Diego Armando Maradona è morto. Per carità, sia pace all’anima sua e che trovino pace e serenità i suoi diretti congiunti, nonché tutti (e sono tanti) che gli hanno voluto bene in vita.

E’ stato un campione, e questo nessuno lo mette in dubbio.

Quello che, invece, sì, c’è da mettere in dubbio, è la deificazione (addirittura!) che ne è stata fatta. Il famoso gol di mano contro l’Inghilterra fu catalogato come “la mano de Dios“. Leggendo un quotidiano argentino on line ho trovato la scritta “D10s“. Mi pare francamente eccessivo. Un po’ perché, non credendo in nessun dio, mi pare impossibile che un essere umano fallibile come Maradona abbia potuto assurgere direttamente dal ruolo di attaccante a quello di divinità. Un po’ perché l’unica verità è che si muore. E’ toccato a Maradona, ieri, oggi chissà a quanti altri. Forse domani a me. O a qualcun altro.

L’uso di cocacina, l’uso di sostanze dopanti come l’efedrina (che, va beh, la prendono un po’ tutti per perdere peso e per curare il raffreddore, ma si dà il caso che nello sport sia proibita), i suoi eccessi, le sue frequentazioni ambigue in ambiente italico, ne facevano un uomo fragile ed eccentrico allo stesso tempo. Non certo un dio. Eppure “a Rosario, in Argentina, i suoi tifosi fondarono nel 1998 la Iglesia Maradoniana (Chiesa di Maradona), dove il calendario si calcola contando gli anni dalla sua nascita” (Wikipedia). Insomma, AD non sta per Anno Domini, ma per “Antes de Diego”. Gli sono stati dedicati e intitolati in vita stadi (come nel quartiere La Paternal di Buenos Aires), e il sindaco De Magistris ha già annunciato la sua intenzione di dedicargli lo Stadio San Paolo di Napoli.

Non è eccessivo?

E forse sì, magari “Maradona è cchiù meglio ‘e Pelè”, che è come dire che un dio è migliore rispetto a un essere umano. E chi lo mette in dubbio?? Solo che gli dei non giocano a calcio, il calcio è roba per gli esseri umani, e a noi, tifosi di Pelè fino in fondo e con tutto il cuore, rimane solo la consolazione di un vero e proprio poeta del calcio. E i poeti, si sa, non vanno in paradiso. Pelè è un uomo dalla vita specchiata, un vero e proprio gentiluomo. Un uomo che ha dato al calcio dla sua vita, per irprendersela, poi, quando ha visto che era finita. Tutto quello che, forse, gli si può rimproverare è essere stato il testimonial del deodorante “Brut 33 di Fabergé”, certo non avrà mica vissuto per la gloria, ma è, appunto, un uomo. Che lasciava le sue imprese calcistiche agli umani, l’unico vero campione cui si piegò, inchinandosi per il telento, la storica Nazionale italia di Riva, Rivera e Facchetti appena uscita con un sonoro 4-3 dalla semifinale con la Germania nel 1970. E’ stato ” una faccia nera, un par di cosce ipertrofiche e un tronco nel quale stanno due polmoni e un cuore perfetti”, come scrisse Gianni Brera. Si chiama Edson Arantes do Nascimento, e va orgoglioso del fatto che il suo nome, una storpiatura di “Edison”, gli sia stato dato in onore di Thomas A. Edison. E’ “O rei” (il re) e i re sono umani, non hanno nulla a che vedere con la divinità. 761 reti in 821 incontri: una media di quasi un gol a partita.

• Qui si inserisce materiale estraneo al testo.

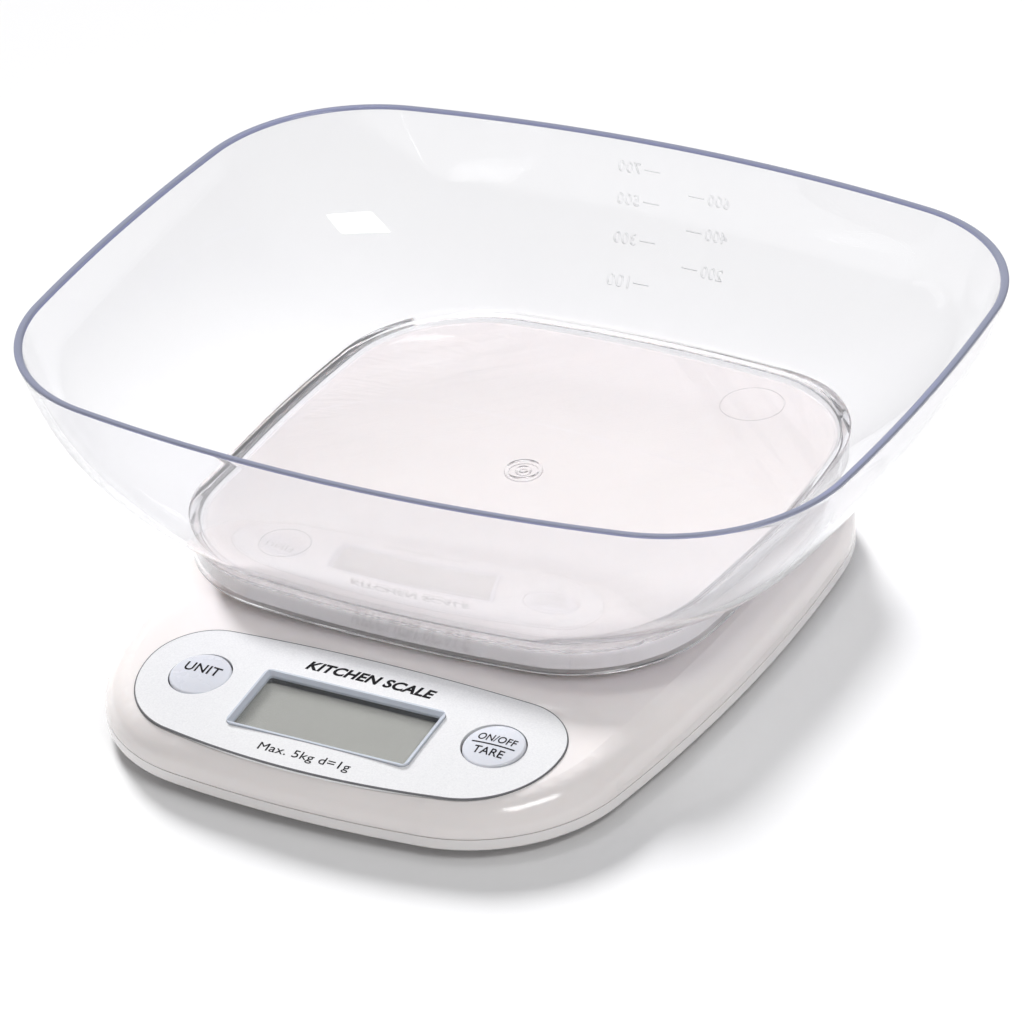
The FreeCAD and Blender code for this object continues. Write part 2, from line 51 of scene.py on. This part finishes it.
RIM_ROUND = 0.6
RIM_WALL = 1.5
FLOOR_WALL = 0.9
FLOOR_ROUND = 1.2      # fillet where the inner wall meets the bowl's floor
FLOOR_SLOPE = 0.35     # rad, where that fillet starts
PANEL_TOP = 0.25       # the panel stands proud of the domed cover
KEY_X = 34.7
KEY_Y = 3.9            # behind the display's middle, along the panel
KEY_TOP = -0.3
KEY_BALL = 42.0        # radius of a key's domed top
PRINT_SINK = 0.08      # printed letters reach this far into their surface
CROWN, CROWN_RX, CROWN_RY, CROWN_Y = 17.4, 560.0, 420.0, -40.0
LCD_Y = -83.5
TILT = math.atan((CROWN_Y - LCD_Y) / CROWN_RY)
RIM = dict(w=97.15, yf=-77.7, yb=77.7, ys=0.0, rs=483.0, rf=377.0, rb=377.0, cf=38.6, cb=38.6)
FOOT = dict(w=62.4, yf=-61.7, yb=61.7, ys=0.0, rs=393.0, rf=323.0, rb=323.0, cf=32.1, cb=32.1)


# ---------------------------------------------------------------- outlines
def tangent_corner(ca, ra, cb, rb, r, back):
    a, b = np.array(ca), np.array(cb)
    gap = np.linalg.norm(b - a)
    along = ((ra - r) ** 2 - (rb - r) ** 2 + gap ** 2) / (2 * gap)
    off = math.sqrt((ra - r) ** 2 - along ** 2)
    mid = a + (b - a) * along / gap
    side = np.array([-(b - a)[1], (b - a)[0]]) / gap * off
    sign = 1 if back else -1
    return max((mid + side, mid - side), key=lambda v: v[0] + sign * v[1])


def sweep(centre, r, a0, a1, n):
    """Points of an arc, without its last one."""
    t = np.linspace(a0, a1, n, endpoint=False)
    return np.c_[centre[0] + r * np.cos(t), centre[1] + r * np.sin(t)]


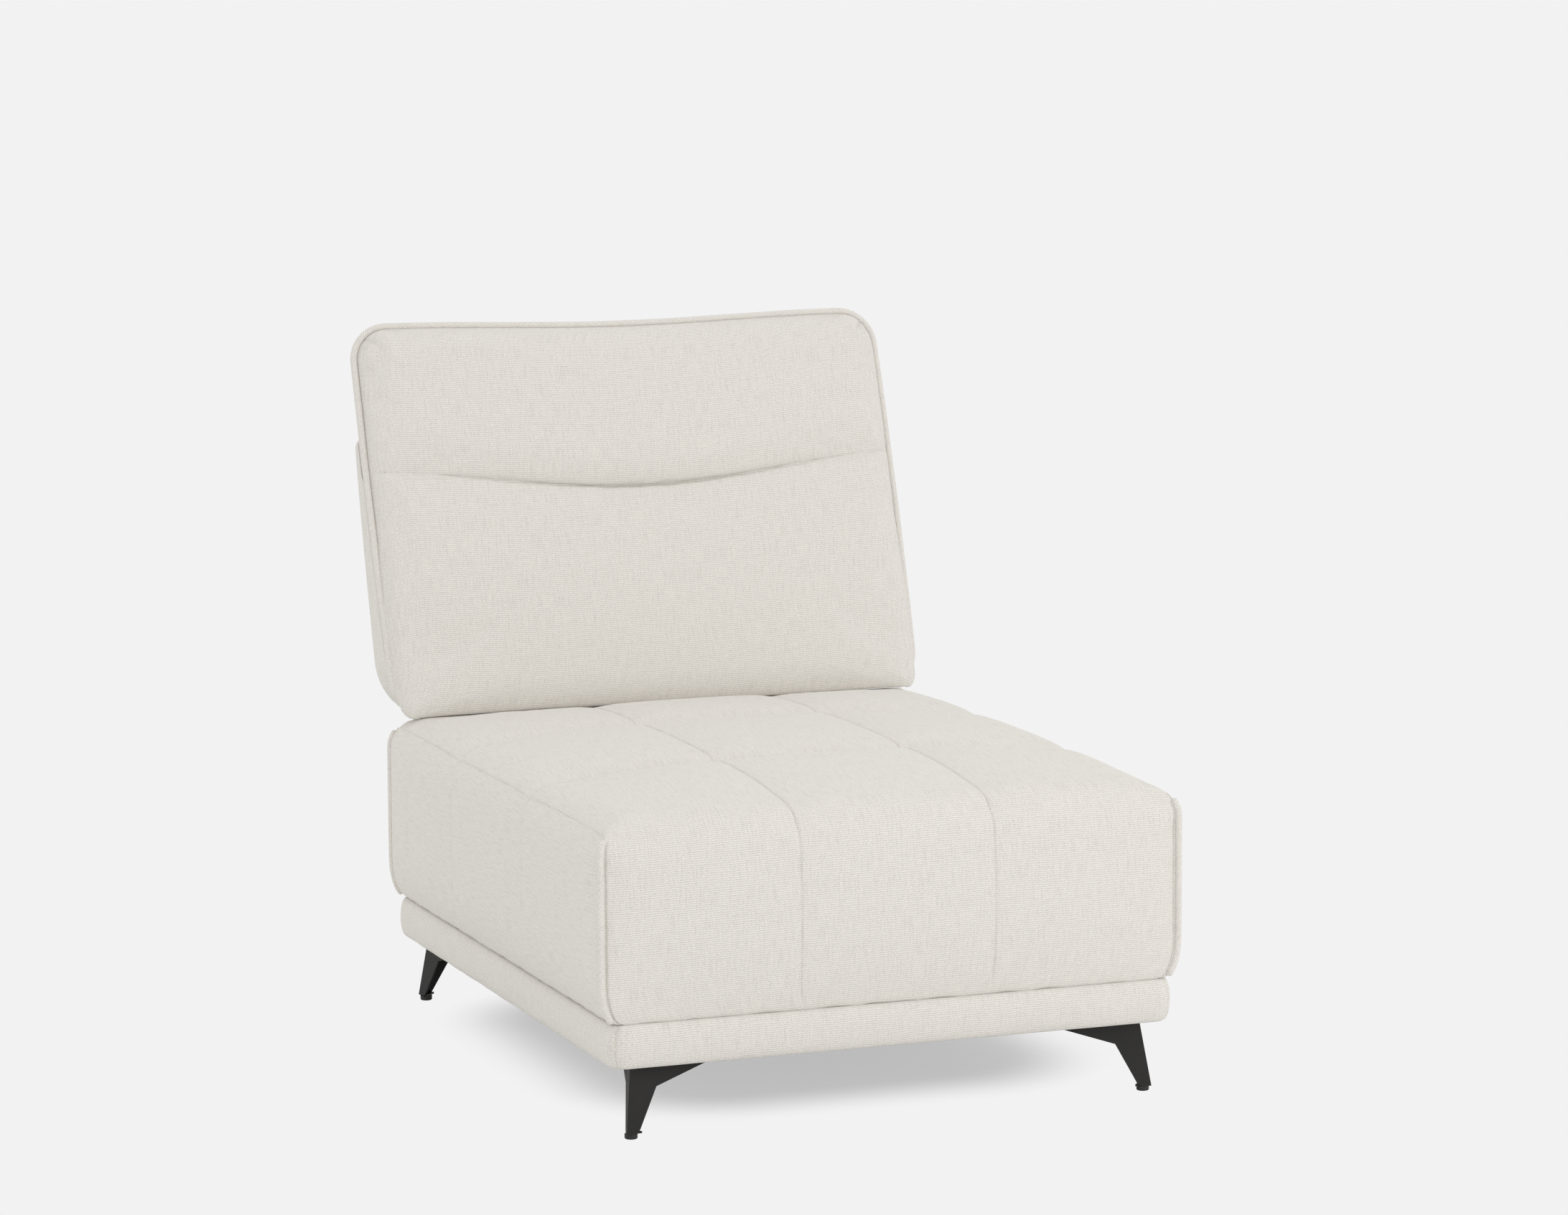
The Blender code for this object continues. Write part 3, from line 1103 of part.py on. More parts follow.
def main():
    chair = new_empty("chair", (0, 0, 0))
    base = new_empty("base", (0, 0, 0), chair)
    axis = to_back(RECLINE_AXIS_Y, RECLINE_AXIS_Z)
    back_pivot = new_empty("back_pivot", (0, RECLINE_AXIS_Y, RECLINE_AXIS_Z), chair, -BACK_RAKE)
    back = new_empty("back_frame", (0, -axis[0], -axis[1]), back_pivot)
    ratchet_axis = (0, RATCHET_AXIS_DEPTH, RATCHET_AXIS_HEIGHT)
    headrest_pivot = new_empty("headrest_pivot", ratchet_axis, back)
    headrest = new_empty("headrest_frame", [-place_at for place_at in ratchet_axis], headrest_pivot)

    make_frame(base)
    make_springs(base)
    make_seat_cushion(base)
    make_seat_pads(base)
    bore_pad_for_bosses(bpy.data.objects["seat_pad_rear"])
    make_corner_welts(base)
    make_base_bands(base)
    make_dust_cover(base)
    for name, side_x, side_y in CORNERS:
        make_leg(name, side_x, side_y, base)
    make_recline_hinges(base, back)
    make_back_boards(back, headrest)
    make_back_cushion(back)
    make_rear_housing(back)
    make_pipings(back, headrest)
    make_headrest_cushion(headrest)
    make_headrest_rear_pad(headrest)
    make_ratchets(back, headrest)
    stand_on_origin(chair)
    for empty, limit in ((back_pivot, RECLINE_LIMIT), (headrest_pivot, HEADREST_TILT)):
        place_at = [round(part_way, 5) for part_way in empty.matrix_world.translation]
        print(empty.name, place_at, "turns", round(math.degrees(limit), 2))


CORNERS = (("front_left", -1, -1), ("front_right", 1, -1), ("rear_left", -1, 1), ("rear_right", 1, 1))
SIDES = (("left", -1), ("right", 1))

clear_scene()
parts = new_collection("reclining_chair")
cutters = new_collection("cutters")
cutters.hide_render = True
main()
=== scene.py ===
import json
import math
from functools import partial

import bmesh
import bpy
import numpy as np
from mathutils import Matrix, Vector


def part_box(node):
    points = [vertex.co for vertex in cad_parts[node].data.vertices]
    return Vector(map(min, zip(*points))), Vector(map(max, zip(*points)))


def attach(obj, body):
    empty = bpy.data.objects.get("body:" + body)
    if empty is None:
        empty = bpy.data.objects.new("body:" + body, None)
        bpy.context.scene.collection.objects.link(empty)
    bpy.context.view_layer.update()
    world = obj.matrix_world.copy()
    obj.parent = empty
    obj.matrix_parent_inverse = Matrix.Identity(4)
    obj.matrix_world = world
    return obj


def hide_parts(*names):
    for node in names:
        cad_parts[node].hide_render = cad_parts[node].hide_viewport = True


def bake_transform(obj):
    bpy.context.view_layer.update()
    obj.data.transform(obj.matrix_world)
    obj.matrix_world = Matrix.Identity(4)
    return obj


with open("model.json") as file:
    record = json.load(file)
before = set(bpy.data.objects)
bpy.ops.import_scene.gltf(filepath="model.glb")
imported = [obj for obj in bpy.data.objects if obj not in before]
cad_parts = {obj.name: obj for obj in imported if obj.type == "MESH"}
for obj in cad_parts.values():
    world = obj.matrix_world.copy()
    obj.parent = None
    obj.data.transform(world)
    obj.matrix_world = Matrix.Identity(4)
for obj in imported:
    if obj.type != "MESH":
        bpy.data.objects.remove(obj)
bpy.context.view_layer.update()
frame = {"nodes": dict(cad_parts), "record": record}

scene = bpy.context.scene
seatLow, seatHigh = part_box("seat_cushion")
seatMiddle = (seatLow.y + seatHigh.y) / 2          # the seat block stands a little forward of the origin


def toLinear(hexColour):
    parts = [int(hexColour[place:place + 2], 16) / 255 for place in (1, 3, 5)]
    return (*[part / 12.92 if part <= 0.04045 else ((part + 0.055) / 1.055) ** 2.4 for part in parts], 1)


def plug(node, inputs):
    # inputs take plain values, hex colours, sockets, or nodes, whose first live output is linked
    for name, value in inputs.items():
        if isinstance(value, str):
            value = toLinear(value)
        elif isinstance(value, bpy.types.Node):
            value = next(output for output in value.outputs if output.enabled)
        if isinstance(value, bpy.types.NodeSocket):
            node.id_data.links.new(value, node.inputs[name])
        else:
            node.inputs[name].default_value = value
    return node


def addNode(tree, kind, inputs=None, operation=None, **settings):
    node = tree.nodes.new("ShaderNode" + kind)
    for name, value in (settings | ({"operation": operation} if operation else {})).items():
        setattr(node, name, value)
    return plug(node, inputs or {})


def newMaterial(name):
    material = bpy.data.materials.new(name)
    material.use_nodes = True
    return material, material.node_tree.nodes["Principled BSDF"], partial(addNode, material.node_tree)


def unit(value):
    return np.clip(value, 0, 1)


def ease(value):
    value = unit(value)
    return value * value * (3 - 2 * value)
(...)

Qualcuno ci ha provato a dargli del “dio”. Fu il Sunday Times, il giorno dopo della già ricordata vittoria del Brasile contro l’Italia a scrivere «How do you spell Pelé? G-O-D» ma nessuno lo prese sul serio.

Insomma, gli dei non hanno nulla a che vedere col calcio, che è roba da persone mortali. Come mortale era Maradona. Voleva entrare nella storia, c’è entrato, ma la storia è piena di persone che non ci sono più. E quando, o mammammammamàmma, il corazón non ci batte più e ci tradisce, ci se ne va. Come tutti gli altri. Perché i morti sono quasi tutti uguali.

Non credere nella divinità ci aiuterà a vedere Maradona per quello che era e non per quello che noi vorremmo che fosse. ¡Adiós Diego, que un tango te acompañe!.